The man’s hands were on his hips, his head inclined forward. From his expression, Lang was glad he couldn’t hear what was being said.

“I don’t want to know, Miles. The only reason you’d tell me is to hook me in further. I’m retired and want to stay that way.”

During the pause before Miles’s answer, the woman reacted to whatever the man had said by stepping into the first elevator that opened, although it was in a different bank, going to a floor other than the ones served by the cars for which she had been waiting.

“Well, that’s your business, Lang, but as an old pal, I’ll give you some free advice.”

“No doubt worth every penny I pay for it.”

The man started to follow. He got one foot in past the door before he received a slap to the face that reverberated across the marble lobby. He jerked back as though attempting to avoid the strike of a venomous snake.

“OK, don’t take it. But were I you, I’d beef up whatever security you have around the house.”

A mechanical voice interrupted the conversation, demanding more money.

Lang shoved it in. “Whoa! What about security?”

“Dow pretty well spilled everything he knew after a little, ah, persuasion.”

“I’m disappointed he didn’t get the works, but what about security around the house?”

The man who had been slapped was frantically pushing the up button of the bank of elevators the woman had taken.

“OK, so he was probably in a little more hurt than you were when the Dominicans finished with him.
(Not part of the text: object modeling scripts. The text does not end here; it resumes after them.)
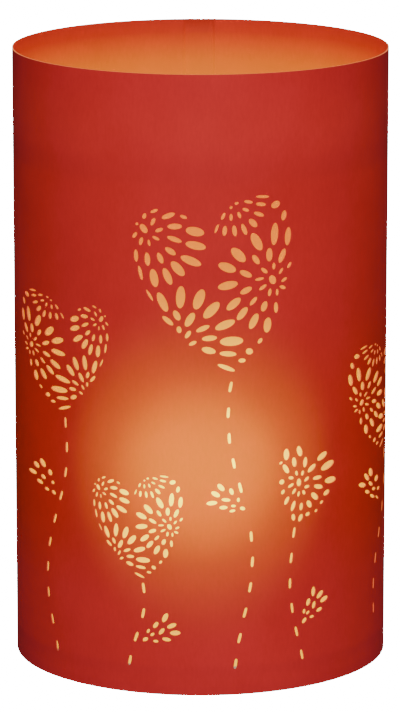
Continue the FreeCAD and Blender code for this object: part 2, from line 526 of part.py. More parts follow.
lug_a = box("housing_lug_slot", "4 mm", "3.4 mm", "3 mm", S("bay_half_long - 1"), "-1.7 mm", "8 mm")
pilots = [cyl("housing_pilot_%d" % i, S("screw_radius"), S("screw_high - flange_low"), S("flange_low"),
              "%d * Dims.screw_across" % sx, "%d * Dims.screw_deep" % sy)
          for i, (sx, sy) in enumerate(((1, 1), (-1, 1), (-1, -1), (1, -1)))]
tools = fuse("housing_tools", [hollow, shaft, throat, lamp_seat, wire_door, slot, lug_a] + pilots)
node(cut("housing_cut", outer, tools), "candle_housing")

# --- AAA cells ----------------------------------------------------------------
for label, side, turn in (("battery_left", "-Dims.cell_offset", 1), ("battery_right", "Dims.cell_offset", -1)):
    can = cyl(label + "_can", S("cell_radius"), S("cell_long"), S("cell_level"),
              "%d * -Dims.cell_long / 2" % 1, side)
    can.Placement.Rotation = Rotation(Vector(0, 1, 0), 90)
    nub = cyl(label + "_nub", S("nub_radius"), S("nub_long"), S("cell_level"),
              "Dims.cell_long / 2" if turn > 0 else "-Dims.cell_long / 2 - Dims.nub_long", side)
    nub.Placement.Rotation = Rotation(Vector(0, 1, 0), 90)
    node(fuse(label + "_fused", [can, nub]), label)

# --- contacts: coil springs take the flat ends, plates take the nubs ------------
thin, wall_x = D["contact_thick"], D["bay_half_long"]


def coil_contact(side, y):
    # flat tab against the bay wall with a coil that stops at the cell's flat end
    tab = Part.makeBox(thin, 8.0, 8.0, Vector(0, -4.0, -4.0))
    reach = wall_x - thin - D["cell_long"] / 2 - 0.1
    turns = 3
    helix = Part.makeHelix((reach - D["coil_wire"]) / turns, reach - D["coil_wire"], D["coil_radius"])
    profile = Part.Wire([Part.makeCircle(D["coil_wire"], Vector(D["coil_radius"], 0, 0), Vector(0, 1, 0))])
    pipe = Part.Wire(helix.Edges).makePipeShell([profile], True, True)
    if pipe.ShapeType != "Solid":
        pipe = Part.Solid(Part.Shell(pipe.Faces))
    if pipe.Volume < 0:
        pipe.reverse()
    pipe.rotate(Vector(0, 0, 0), Vector(0, 1, 0), 90)
    pipe.translate(Vector(thin * 0.6, 0, 0))
    one = tab.fuse(pipe)
    if side > 0:
        one.rotate(Vector(0, 0, 0), Vector(0, 0, 1), 180)
        one.translate(Vector(wall_x, y, D["cell_level"]))
    else:
        one.translate(Vector(-wall_x, y, D["cell_level"]))
    return one


raw("contact_springs", Part.makeCompound([coil_contact(-1, -D["cell_offset"]), coil_contact(1, D["cell_offset"])]))


def nub_contact(side, y):
    tab = Part.makeBox(thin, 8.0, 8.0, Vector(0, -4.0, -4.0))
    reach = wall_x - thin - D["cell_long"] / 2 - D["nub_long"]
    bump = Part.makeCylinder(1.4, reach - 0.05, Vector(thin, 0, 0), Vector(1, 0, 0))
    one = tab.fuse(bump)
    if side > 0:
        one.rotate(Vector(0, 0, 0), Vector(0, 0, 1), 180)
        one.translate(Vector(wall_x, y, D["cell_level"]))
    else:
        one.translate(Vector(-wall_x, y, D["cell_level"]))
    return one


raw("contact_plates", Part.makeCompound([nub_contact(1, -D["cell_offset"]), nub_contact(-1, D["cell_offset"])]))

# --- light unit -----------------------------------------------------------------
board = new_body("board_body")
sk = sketch(board, "board_outline", "XY_Plane", "ledge_high")
disc(sk, "board_radius")
pad(board, "board_pad", sk, "board_thick")
sk = sketch(board, "board_lead_holes", "XY_Plane", "ledge_high")
disc(sk, "0.5", "1.27", "0")
disc(sk, "0.5", "0 - 1.27", "0")
pocket(board, "board_lead_pocket", sk, "board_thick")
node(board, "circuit_board")

lamp = new_body("lamp_body")
sk = sketch(lamp, "lamp_profile", "XZ_Plane")
outline(sk, [("0", "ledge_high + board_thick"), ("led_flange", "ledge_high + board_thick"),
             ("led_flange", "ledge_high + board_thick + 1"), ("led_radius", "ledge_high + board_thick + 1"),
             ("led_radius", "ledge_high + board_thick + led_high - 2.4"),
             ("led_radius - 0.6", "ledge_high + board_thick + led_high - 0.9"),
             ("led_radius - 1.5", "ledge_high + board_thick + led_high - 0.2"),
             ("0", "ledge_high + board_thick + led_high")])
revolve(lamp, "lamp_turn", sk)
node(lamp, "led_bulb")

# --- switch -----------------------------------------------------------------------
case = box("switch_case", S("switch_long"), S("switch_wide"), S("switch_high"), "-Dims.switch_long / 2",
           "Dims.switch_deep - Dims.switch_wide / 2", S("flange_low + flange_thick"))
cave = box("switch_cave", "Dims.switch_travel + Dims.slider_long + 1", "Dims.slider_wide + 0.8", "3 mm",
           "-(Dims.switch_travel + Dims.slider_long + 1) / 2", "Dims.switch_deep - (Dims.slider_wide + 0.8) / 2",
           S("flange_low + flange_thick"))
node(cut("switch_cut", case, cave), "switch_body")
knob = box("slider_stem", S("slider_long"), S("slider_wide"), "Dims.flange_low + Dims.flange_thick + 2.5 - Dims.slider_low",
           "Dims.slider_rest - Dims.slider_long / 2", "Dims.switch_deep - Dims.slider_wide / 2", S("slider_low"))
node(knob, "switch_slider")

# --- fasteners and feet ---------------------------------------------------------------
screws, feet = [], []
for i, (sx, sy) in enumerate(((1, 1), (-1, 1), (-1, -1), (1, -1))):
    ax, ay = "%d * Dims.screw_across" % sx, "%d * Dims.screw_deep" % sy
    shank = cyl("screw_shank_%d" % i, "Dims.screw_radius", S("screw_high - cap_low - 0.8"), S("cap_low + 0.4"), ax, ay)
    head = cyl("screw_head_%d" % i, S("screw_head"), "1 mm", S("cap_low + 0.4"), ax, ay)
    cross_a = box("screw_cross_a%d" % i, "2.6 mm", "0.6 mm", "0.7 mm", ax + " - 1.3", ay + " - 0.3", S("cap_low + 0.4"))
    cross_b = box("screw_cross_b%d" % i, "0.6 mm", "2.6 mm", "0.7 mm", ax + " - 0.3", ay + " - 1.3", S("cap_low + 0.4"))
    whole = fuse("screw_whole_%d" % i, [shank, head])
    screws.append(cut("screw_%d" % i, whole, fuse("screw_cross_%d" % i, [cross_a, cross_b])))
    feet.append(cyl("foot_%d" % i, S("foot_radius"), S("cap_low"), "0 mm",
                    "%d * Dims.foot_across" % sx, "%d * Dims.foot_deep" % sy))
node(group("screw_group", screws), "base_screws")
node(group("feet_group", feet), "rubber_feet")

# --- wires, held along the tower, the bay roof and down to their tabs ---------------------


def wire(points, radius):
    path = [Vector(*p) for p in points]
    spline = Part.BSplineCurve()
    spline.interpolate(path)
    edge = spline.toShape()
    start = edge.firstVertex().Point
    tangent = edge.tangentAt(edge.FirstParameter)
    ring = Part.Wire([Part.makeCircle(radius, start, tangent)])
    pipe = Part.Wire([edge]).makePipeShell([ring], True, True)
    if pipe.ShapeType != "Solid":
        pipe = Part.Solid(Part.Shell(pipe.Faces))
    if pipe.Volume < 0:
        pipe.reverse()
    return pipe


wr = D["wire_radius"]
raw("wire_red", wire([(-3.5, 0, D["ledge_high"]), (-3.8, 0, 40.0), (-4.0, 0.2, 28.0), (-7.0, 0, 19.6), (-14.0, -3.0, 18.4),
                      (-16.5, -10.0, 17.9), (-12.5, -16.5, 17.2), (-7.0, -19.4, 15.6), (-5.1, -20.0, 13.4), (-5.0, -20.0, 11.55)], wr))
raw("wire_black", wire([(3.5, 0, D["ledge_high"]), (3.8, 0, 40.0), (4.0, 0.2, 28.0), (7.0, 0, 19.6), (14.0, 0.0, 18.2),
                        (23.0, 0, 18.0), (28.2, 0, 15.5), (29.0, 0, 11.5), (27.0, 0, 9.5)], wr))

doc.recompute()
for obj in doc.Objects:
    if any(bad in obj.State for bad in ("Invalid", "Error")):
        raise RuntimeError("%s is %s" % (obj.Name, obj.State))
os.makedirs("parts", exist_ok=True)
for obj in NODES:
    shape = obj.Shape
    if shape.isNull() or not shape.isValid() or not shape.Solids:
        raise RuntimeError(obj.Label + " has no valid solid")
    shape.exportStep("parts/%s.step" % obj.Label)
    print(obj.Label, len(shape.Solids), round(shape.Volume, 2))
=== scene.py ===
import bpy, math, random
from mathutils import Vector, Matrix
from mathutils.geometry import delaunay_2d_cdt


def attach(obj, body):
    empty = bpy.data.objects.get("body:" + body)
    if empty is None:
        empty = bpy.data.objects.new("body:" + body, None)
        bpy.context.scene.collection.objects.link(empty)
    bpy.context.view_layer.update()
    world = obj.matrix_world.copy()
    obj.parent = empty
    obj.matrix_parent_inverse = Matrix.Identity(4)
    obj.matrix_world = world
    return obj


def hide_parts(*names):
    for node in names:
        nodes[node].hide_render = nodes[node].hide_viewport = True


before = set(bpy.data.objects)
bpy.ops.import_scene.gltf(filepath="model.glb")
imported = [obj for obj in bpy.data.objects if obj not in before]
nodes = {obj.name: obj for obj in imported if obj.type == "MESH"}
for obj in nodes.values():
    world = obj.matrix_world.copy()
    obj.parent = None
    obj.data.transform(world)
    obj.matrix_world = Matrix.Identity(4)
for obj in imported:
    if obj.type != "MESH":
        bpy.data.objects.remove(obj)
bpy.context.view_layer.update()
random.seed(7)

R = 0.076            # outside of the card
T = 0.0005           # card thickness
H = 0.250            # height of the card
LIGHT_Z = 0.078      # middle of the flame

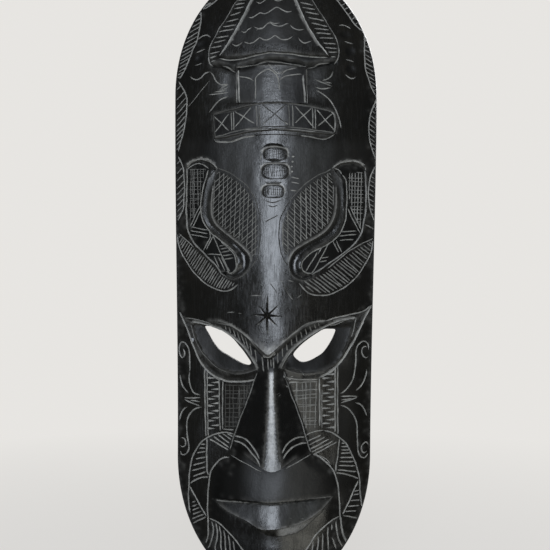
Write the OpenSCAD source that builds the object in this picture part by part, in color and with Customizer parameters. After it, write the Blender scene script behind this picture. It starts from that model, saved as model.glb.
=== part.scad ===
// Long oval carved wall mask with a D-ring strap hanger.
// +Z is up, the carved face looks towards -Y, and the back rim lies in the
// plane Y = 0. The origin is the point where the wall hook bears on the ring.

/* [Mask outline] */
// Height of the top end of the mask above the hanging point
top_z = 70; // [68:1:74]
// Height of the widest part of the upper end
shoulder_z = -35; // [-40:1:-30]
// Half the width across the shoulder
shoulder_r = 82.4; // [80:0.2:85]
// Height where the lower end starts to round off
jaw_z = -330; // [-335:1:-325]
// Half the width across the jaw
jaw_r = 78.7; // [77:0.1:80]
// Height of the bottom end of the mask
bottom_z = -440; // [-446:1:-436]

/* [Mask body] */
// Thickness of the rim where the carved face meets the edge
rim_t = 7; // [6:0.5:9]
// Wood left beside the carved-out back
wall_t = 11; // [10:0.5:13]
// Share of the cross-section that is a ridge, the rest is an arch
ridge_share = 0.45; // [0.35:0.01:0.55]
// Depth of the shallow recess that the hanger sits in
land_y = 8; // [7.5:0.1:9]
// How much deeper the back is carved out behind the face
hollow_deep = 17; // [12:0.5:19]

/* [Carved relief] */
// How far the roof of the carved house stands out
roof_h = 3.3; // [2:0.1:5]
// How far the balcony band stands out
band_h = 3; // [2:0.5:5]
// How far the cheeks and eyes lie below the brow
brow_step = 6; // [3:0.5:8]
// How much further the nose stands out at its tip than at its root
nose_h = 18.5; // [14:0.5:22]
// How far the mouth and chin stand out from the cheeks
muzzle_h = 8.6; // [5:0.1:10]

/* [Hanger] */
// Wire diameter of the ring
wire_d = 2.4; // [2.2:0.1:2.6]
// Half the distance between the two arms of the ring
ring_r = 10.8; // [10:0.1:12]
// Distance from the ring's pivot up to the hanging point
ring_up = 16; // [15:0.5:18]
// Width of the strap
strap_w = 12; // [11:0.5:14]
// Thickness of the strap
strap_t = 1; // [0.8:0.1:1.2]
// Running clearance between the ring and the rolled end of the strap
pivot_gap = 0.1; // [0.05:0.01:0.1]
// Shank diameter of the wood screws
screw_d = 3.2; // [2.8:0.1:3.4]
// Length of the wood screws below the head
screw_len = 14; // [12:1:16]
// Head diameter of the wood screws
head_d = 7; // [6:0.2:7.2]

/* [Hidden] */

pivot_y = -land_y + strap_t + pivot_gap + wire_d / 2;
pivot_z = -ring_up;
roll_r = wire_d / 2 + pivot_gap + strap_t;
screw_zs = [-28, -46];
strap_end = -54;

NU = 46;                 // cells across the face
NV = 84;                 // cells down the face
HU = 20;                 // cells across the hollow
HV = 34;                 // cells down the hollow

// ---- helpers ----------------------------------------------------------
function clamp01(v) = min(1, max(0, v));
function ss(a, b, v) = let (t = clamp01((v - a) / (b - a))) t * t * (3 - 2 * t);

// Half width of the outline at height z
function half_w(z) =
    z > shoulder_z ? shoulder_r * sqrt(max(0, 1 - pow((z - shoulder_z) / (top_z - shoulder_z), 2)))
    : z < jaw_z ? jaw_r * sqrt(max(0, 1 - pow((z - jaw_z) / (bottom_z - jaw_z), 2)))
    : jaw_r + (shoulder_r - jaw_r) * ss(0, 1, (z - jaw_z) / (shoulder_z - jaw_z));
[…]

Fact is, he’s under guard in a prison hospital. One of the things he mentioned was, his superiors think you know something you shouldn’t. You know how the Chinese handle that problem. The Guoanbu ain’t good people. They’re going to be on you like white on rice until somebody in the government pulls them off or—”

“I get the picture. And you have a plan to make someone call off the dogs.”

“Of course!” Miles was cheerful, the way he always was when he was getting his way.

Lang sighed. Dealing with the Agency was like waltzing with the tar baby: there was no way not to get stuck.

An elevator door opened. The man got on. Seconds later, another opened and the woman got off. Lang turned to stare at the wall. It was more restful.

“OK, Miles, tell me what you have in mind.”

“First, a little background. About a year ago, ECHELON picked up an exchange of messages between the People’s Republic and Haiti.”

Miles was referring to the system operated by the British, Americans, Australians, New Zealanders and Canadians that intercepted any message in the world sent via satellite. Landlines were becoming as obsolete as buggy whips. Consequently, ECHELON’s volume was so great that computers had to search communications for key words before the number of messages of possible interest could be reduced to numbers a finite staff of humans could listen to or read.

“Since any communication by the Chinese to a country of this hemisphere is of interest,” Miles continued, “we followed the conversation. China has no embassy or even trade attaché in Haiti and the two countries have no common code, so the messages were in the clear, something about establishing a trading partnership. As you remarked before going there, there’s damn little Haiti exports that China wants and even less the Chinese manufacture that Haiti could afford.